В Советском Союзе – империи, где жили евреи, уцелевшие после Холокоста, и их дети – такая мучительная неопределенность была в порядке вещей. Как пишет Ханна Арендт, “концентрационные лагеря, делая смерть анонимной (поскольку невозможно выяснить, жив узник или мертв), отняли у смерти ее значение конца прожитой жизни”. Кажется, мы не встречали ни одного человека, чей дед, отец, брат, друг не являлся бы ему во сне – как призрак, поскольку точно узнать время и место его кончины было невозможно. Выживший мог представить себе типичную картину смерти: резиновый фартук палача, яму в мерзлой земле. Но страдание не притуплялось, потому что финальная точка не была поставлена. Так режим становился виновен сразу в двух ужасных преступлениях: убийстве и нескончаемом насилии над памятью. Скрывая историю, Кремль увеличивал безумие и отчаяние своих подданных.

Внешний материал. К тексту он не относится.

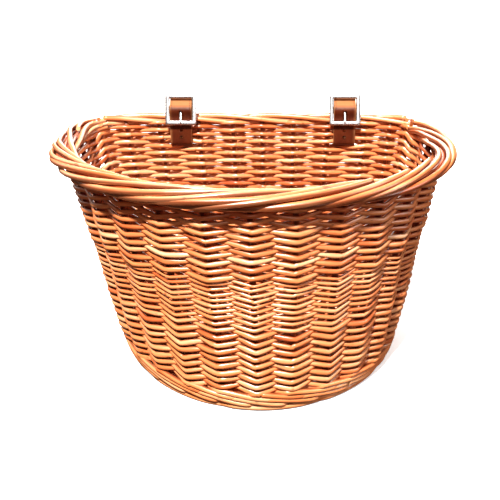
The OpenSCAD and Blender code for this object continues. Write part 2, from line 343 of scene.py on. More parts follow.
WILLOW = willow_material("willow_varnished", [
    (0.0, (0.42, 0.070, 0.020)), (0.3, (0.70, 0.192, 0.063)),
    (0.6, (0.86, 0.318, 0.123)), (1.0, (0.99, 0.59, 0.335))])
# Painted shade: the stakes' willow is a darker copy of the rods' willow, standing in for the shadow the
# rods throw on the stakes.
STAKE_WILLOW_PAINTED_SHADE = willow_material("willow_stakes_painted_shade", [
    (0.0, (0.18, 0.022, 0.005)), (0.4, (0.32, 0.055, 0.014)),
    (0.7, (0.46, 0.115, 0.032)), (1.0, (0.62, 0.21, 0.07))])


def leather_material():
    g = Graph("leather_tan")
    place = g.node("ShaderNodeTexCoord").outputs["Object"]
    patches = g.noise(place, 60, 3.0)
    pores = g.node("ShaderNodeTexVoronoi", feature="DISTANCE_TO_EDGE")
    g.link(place, pores.inputs["Vector"])
    # Painted light: the top of the strap, where it arches over the buckle, is made lighter.
    pores.inputs["Scale"].default_value = 1500
    fine = g.noise(place, 900, 4.0)
    # The dark base colour is partly the leather's own brown and partly painted shade for the strap
    # below the buckle.
    colour = g.ramp(patches, [(0.3, (0.080, 0.014, 0.004)), (0.7, (0.130, 0.028, 0.008))])
    speckle = g.ramp(fine, [(0.35, (0.75, 0.72, 0.7)), (0.65, (1.0, 1.0, 1.0))])
    colour = g.mix("MULTIPLY", 0.6, colour, speckle)
    raw = g.attribute("edge").outputs["Fac"]
    colour = g.mix("MIX", raw, colour, (0.55, 0.27, 0.12))
    # Painted light on the strap's top, from the painted_top_light mask.
    top_light_mask = g.attribute("painted_top_light").outputs["Fac"]
    colour = g.mix("MIX", top_light_mask, colour, (0.50, 0.19, 0.068))
    g.link(colour, g.shader.inputs["Base Color"])
    rough = g.maths("ADD", g.maths("MULTIPLY", fine, 0.25), 0.3)
    g.link(rough, g.shader.inputs["Roughness"])
    g.shader.inputs["Specular IOR Level"].default_value = 0.28
    creases = g.maths("ADD", g.maths("MULTIPLY", pores.outputs["Distance"], 4.0), fine)
    g.bump(creases, 0.3, 0.0002)
    return g.material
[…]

Наяву люди продолжали жить на развалинах ночных кошмаров. Они обитали в домах, построенных заключенными, плавали по каналам, прокопанным государственными рабами. Однажды в Караганде – промышленном казахском городе, который выглядел из окна самолета как пепельница, набитая окурками, – я зашел в лесок и наткнулся на заброшенную школу. Шахтеры, показывавшие мне местность, обратили мое внимание на оконные решетки. “Школа была неплохой, а как тюрьма – вообще любо-дорого”, – с горечью произнес один из шахтеров. Его отца арестовали за “антисоветскую агитацию”, и он провел год в помещении, которое впоследствии стало кабинетом второклассников. Теперь в промозглых классах хозяйничал ветер. В игровых комнатах в подвале когда-то по ночам расстреливали. Там в полу были водоотводы, по которым стекала кровь; потом для детей стены разрисовали картинками, зебрами и антилопами.

Много позже я совершил еще одну поездку – на этот раз на Дальний Восток, на Колыму, в бывший концлагерь, находившийся напротив Аляски, по другую сторону пролива. На Колыме погибло по меньшей мере два миллиона заключенных[39]. Те, кому посчастливилось выжить, уже давно вернулись домой, а тени других все еще скитались здесь. Русский Север когда-то был родиной “малых народов”, охотников и кочевников – эскимосов, якутов, чукчей, юкагиров. Мой друг сказал мне, что в селе Гадля до сих пор проживает около сотни эвенов. Село находится к северу от Магадана, примерно в часе езды. Не хотел бы я туда съездить?

В Гадлю мы приехали около половины девятого утра. Перед нами расстилалось море грязи с кучами мусора, пустым магазином, несколькими деревянными избами, утопавшими в той же грязи, с домами барачного типа из наливного бетона, какие можно видеть на окраине почти всякого советского города. Молодая красивая женщина с круглым эскимосским лицом пьяно брела по луже. Покосившись на нас, она споткнулась и упала на одно колено. Чуть дальше стояли люди, некоторые – привалившись к стене, еще пара передавала друг другу бутылку, не говоря ни слова. Половина поселка была пьяна с раннего утра. Мой друг объяснил: по утрам здесь всегда так, а к вечеру все будут беспробудно спать. Пьют водку, самогон, лосьон для волос, одеколон, даже средство от насекомых. И так – годами. Раньше, многие столетия, эвены были кочевниками и охотились на оленей. Затем их согнали в эти села и деревни. Лишившись привычного образа жизни, они растерялись. Государство в целях воспитания правильного советского эвена, чукчи и эскимоса забирало детей у родителей и помещало их в государственные интернаты – унылые учреждения, разбросанные непонятно где. После обработки в этих школах в детях не оставалось ничего эвенского. Они плохо говорили по-русски, а по-эвенски не говорили вовсе.